> [Records provided]:

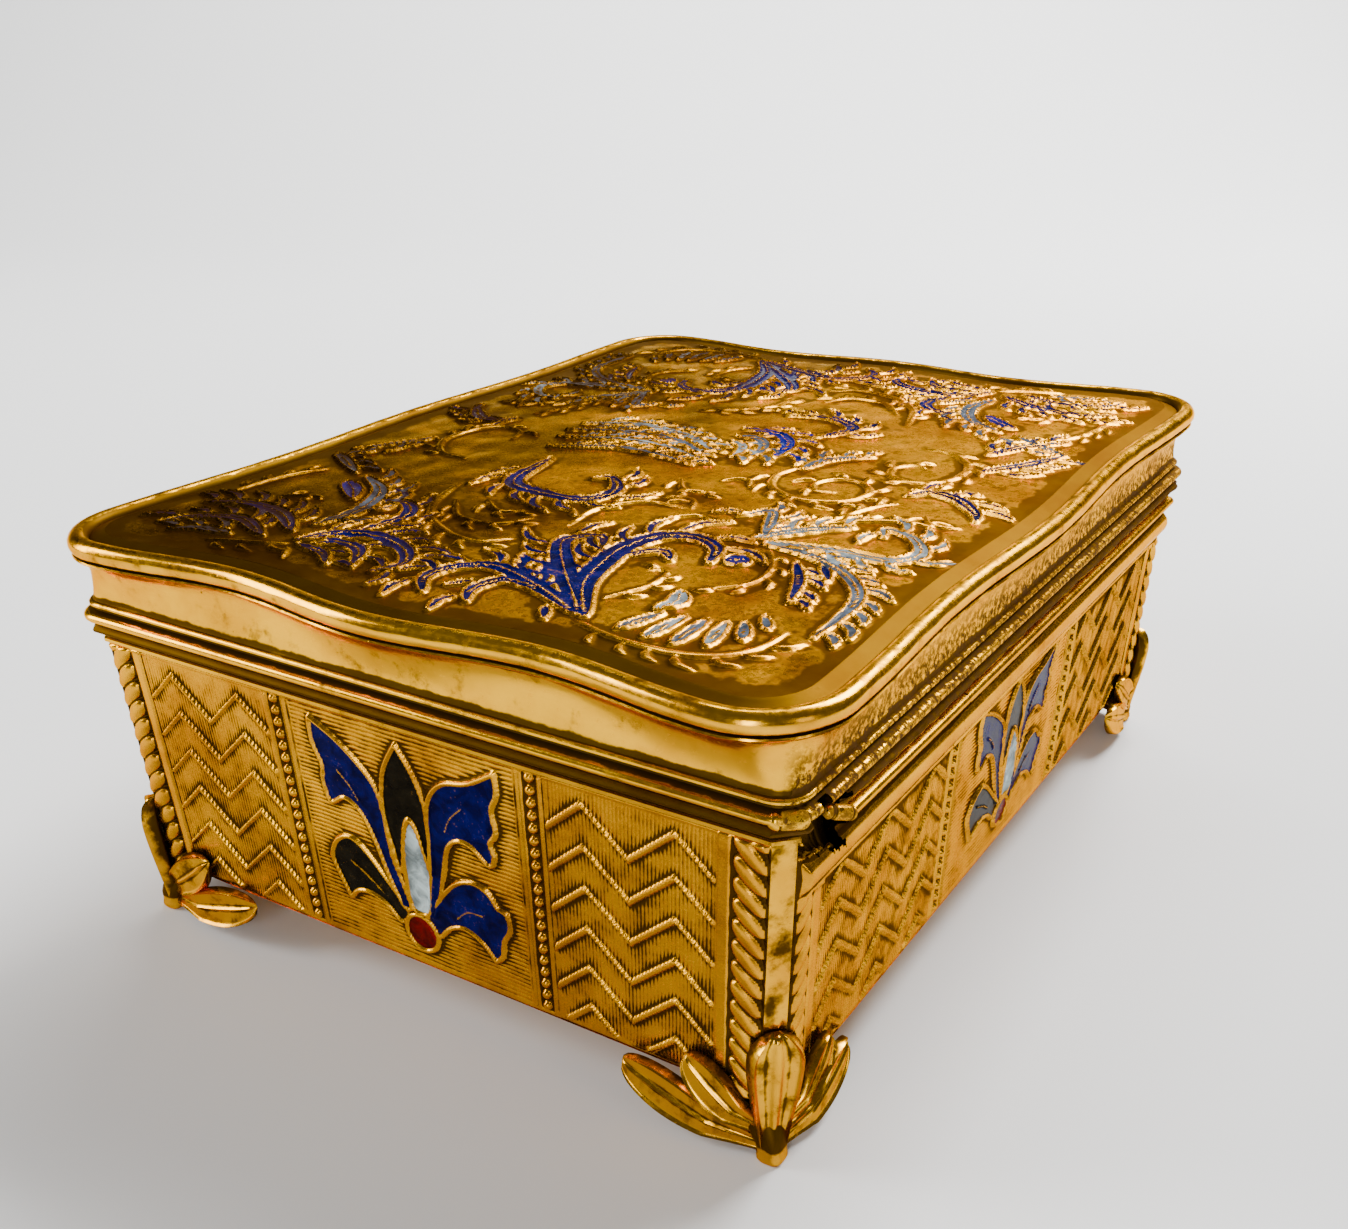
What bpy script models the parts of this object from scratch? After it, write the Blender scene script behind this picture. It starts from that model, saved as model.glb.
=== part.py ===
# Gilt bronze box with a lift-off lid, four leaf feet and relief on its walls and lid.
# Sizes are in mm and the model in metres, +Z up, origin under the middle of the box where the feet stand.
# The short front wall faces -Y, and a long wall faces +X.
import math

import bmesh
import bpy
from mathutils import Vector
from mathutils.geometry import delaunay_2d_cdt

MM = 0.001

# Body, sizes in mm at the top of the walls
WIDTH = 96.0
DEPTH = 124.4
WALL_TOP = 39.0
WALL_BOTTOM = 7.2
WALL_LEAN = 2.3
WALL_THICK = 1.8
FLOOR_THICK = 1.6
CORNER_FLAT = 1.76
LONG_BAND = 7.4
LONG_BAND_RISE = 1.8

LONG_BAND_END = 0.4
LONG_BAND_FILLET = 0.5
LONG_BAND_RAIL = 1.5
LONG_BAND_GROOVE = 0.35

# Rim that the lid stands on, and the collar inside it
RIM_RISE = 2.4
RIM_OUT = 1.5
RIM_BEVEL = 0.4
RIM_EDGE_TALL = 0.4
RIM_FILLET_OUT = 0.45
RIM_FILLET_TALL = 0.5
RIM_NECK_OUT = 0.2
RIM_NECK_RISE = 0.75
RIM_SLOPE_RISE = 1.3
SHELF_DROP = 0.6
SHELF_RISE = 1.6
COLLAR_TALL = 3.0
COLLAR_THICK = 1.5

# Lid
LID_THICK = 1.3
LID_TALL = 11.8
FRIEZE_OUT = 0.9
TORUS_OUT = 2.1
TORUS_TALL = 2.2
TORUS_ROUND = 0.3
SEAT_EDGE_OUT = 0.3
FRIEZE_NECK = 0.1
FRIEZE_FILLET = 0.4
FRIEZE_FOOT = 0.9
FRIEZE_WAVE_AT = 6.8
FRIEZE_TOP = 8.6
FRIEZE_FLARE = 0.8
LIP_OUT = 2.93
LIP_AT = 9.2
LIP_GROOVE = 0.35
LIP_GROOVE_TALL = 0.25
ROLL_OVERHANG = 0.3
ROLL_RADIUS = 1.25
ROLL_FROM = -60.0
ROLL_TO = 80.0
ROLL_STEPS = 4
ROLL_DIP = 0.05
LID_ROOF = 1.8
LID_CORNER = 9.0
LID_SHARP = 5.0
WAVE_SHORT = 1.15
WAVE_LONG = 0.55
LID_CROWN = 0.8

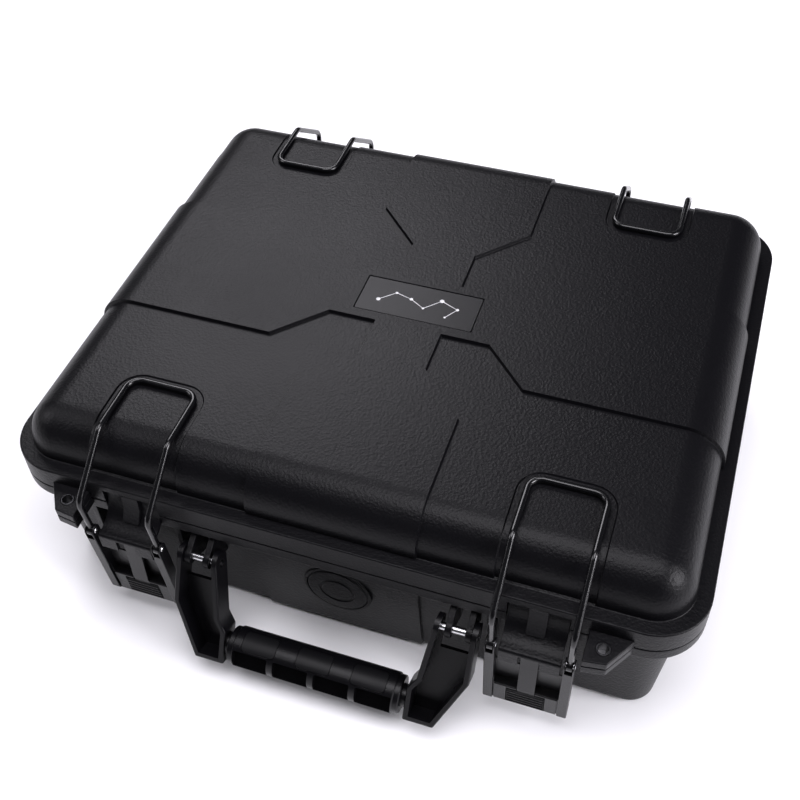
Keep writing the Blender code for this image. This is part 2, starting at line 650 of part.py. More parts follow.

> [Set problem]: Copy exactly the lines from the top of the entries through the line with "COLLAR_THICK = 1.5" in it, please, keeping both ends and adding nothing.

> [Answer to this exercise]:
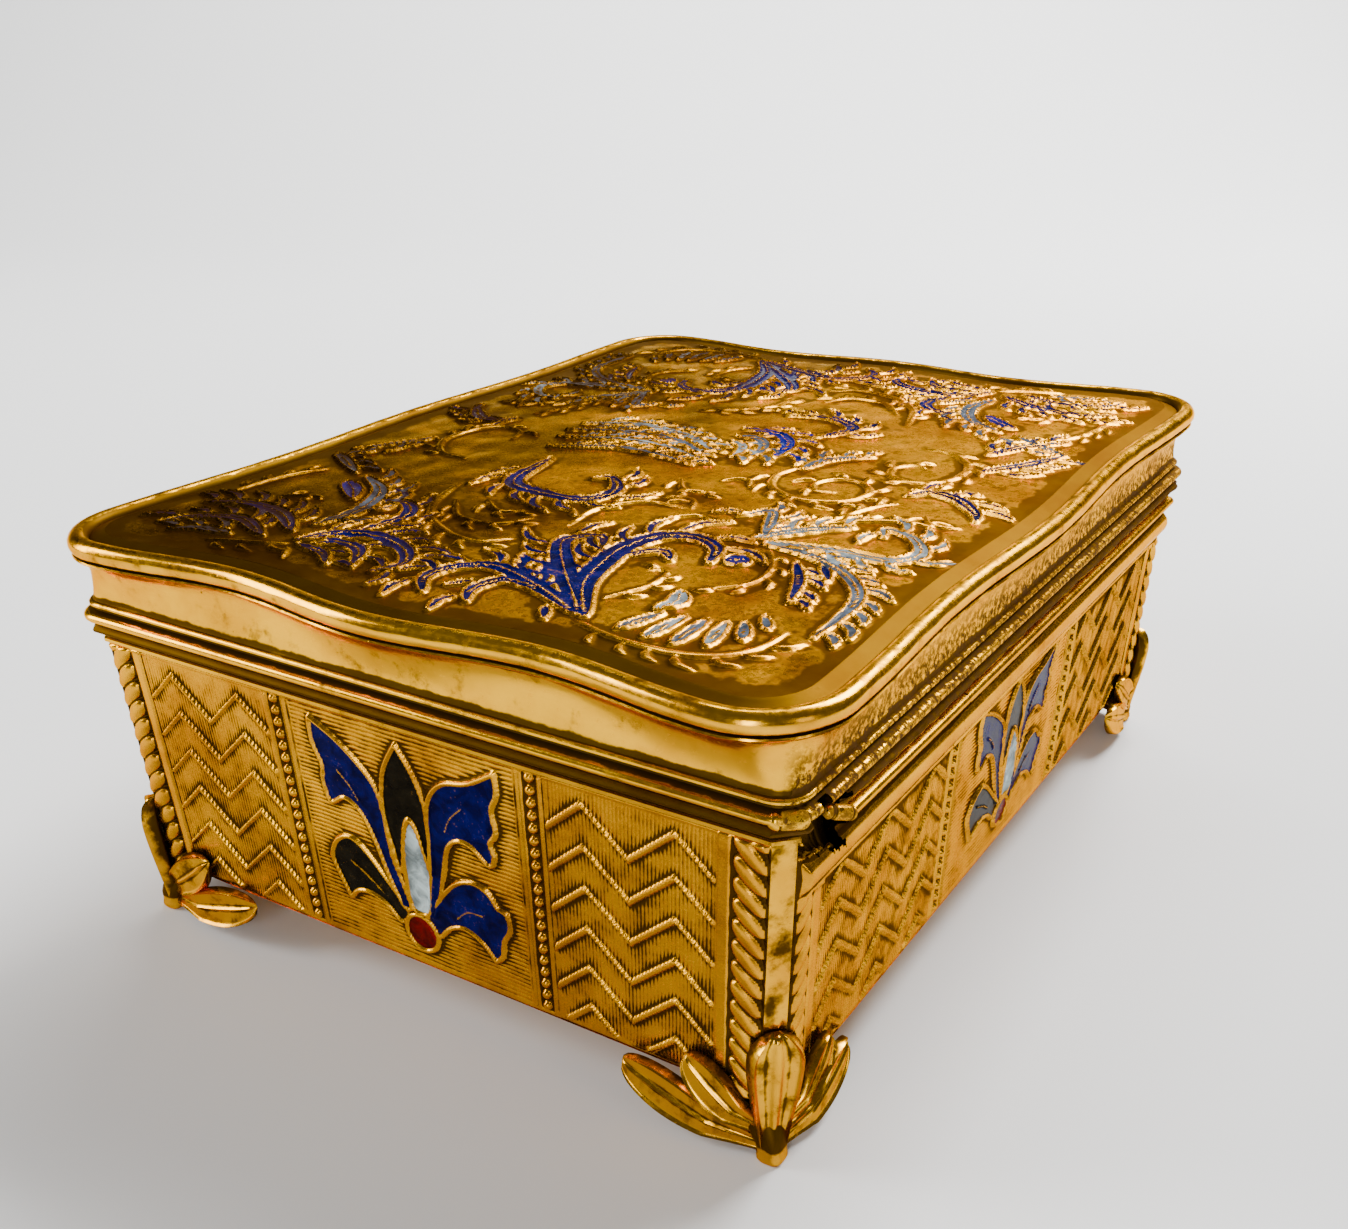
What bpy script models the parts of this object from scratch? After it, write the Blender scene script behind this picture. It starts from that model, saved as model.glb.
=== part.py ===
# Gilt bronze box with a lift-off lid, four leaf feet and relief on its walls and lid.
# Sizes are in mm and the model in metres, +Z up, origin under the middle of the box where the feet stand.
# The short front wall faces -Y, and a long wall faces +X.
import math

import bmesh
import bpy
from mathutils import Vector
from mathutils.geometry import delaunay_2d_cdt

MM = 0.001

# Body, sizes in mm at the top of the walls
WIDTH = 96.0
DEPTH = 124.4
WALL_TOP = 39.0
WALL_BOTTOM = 7.2
WALL_LEAN = 2.3
WALL_THICK = 1.8
FLOOR_THICK = 1.6
CORNER_FLAT = 1.76
LONG_BAND = 7.4
LONG_BAND_RISE = 1.8

LONG_BAND_END = 0.4
LONG_BAND_FILLET = 0.5
LONG_BAND_RAIL = 1.5
LONG_BAND_GROOVE = 0.35

# Rim that the lid stands on, and the collar inside it
RIM_RISE = 2.4
RIM_OUT = 1.5
RIM_BEVEL = 0.4
RIM_EDGE_TALL = 0.4
RIM_FILLET_OUT = 0.45
RIM_FILLET_TALL = 0.5
RIM_NECK_OUT = 0.2
RIM_NECK_RISE = 0.75
RIM_SLOPE_RISE = 1.3
SHELF_DROP = 0.6
SHELF_RISE = 1.6
COLLAR_TALL = 3.0
COLLAR_THICK = 1.5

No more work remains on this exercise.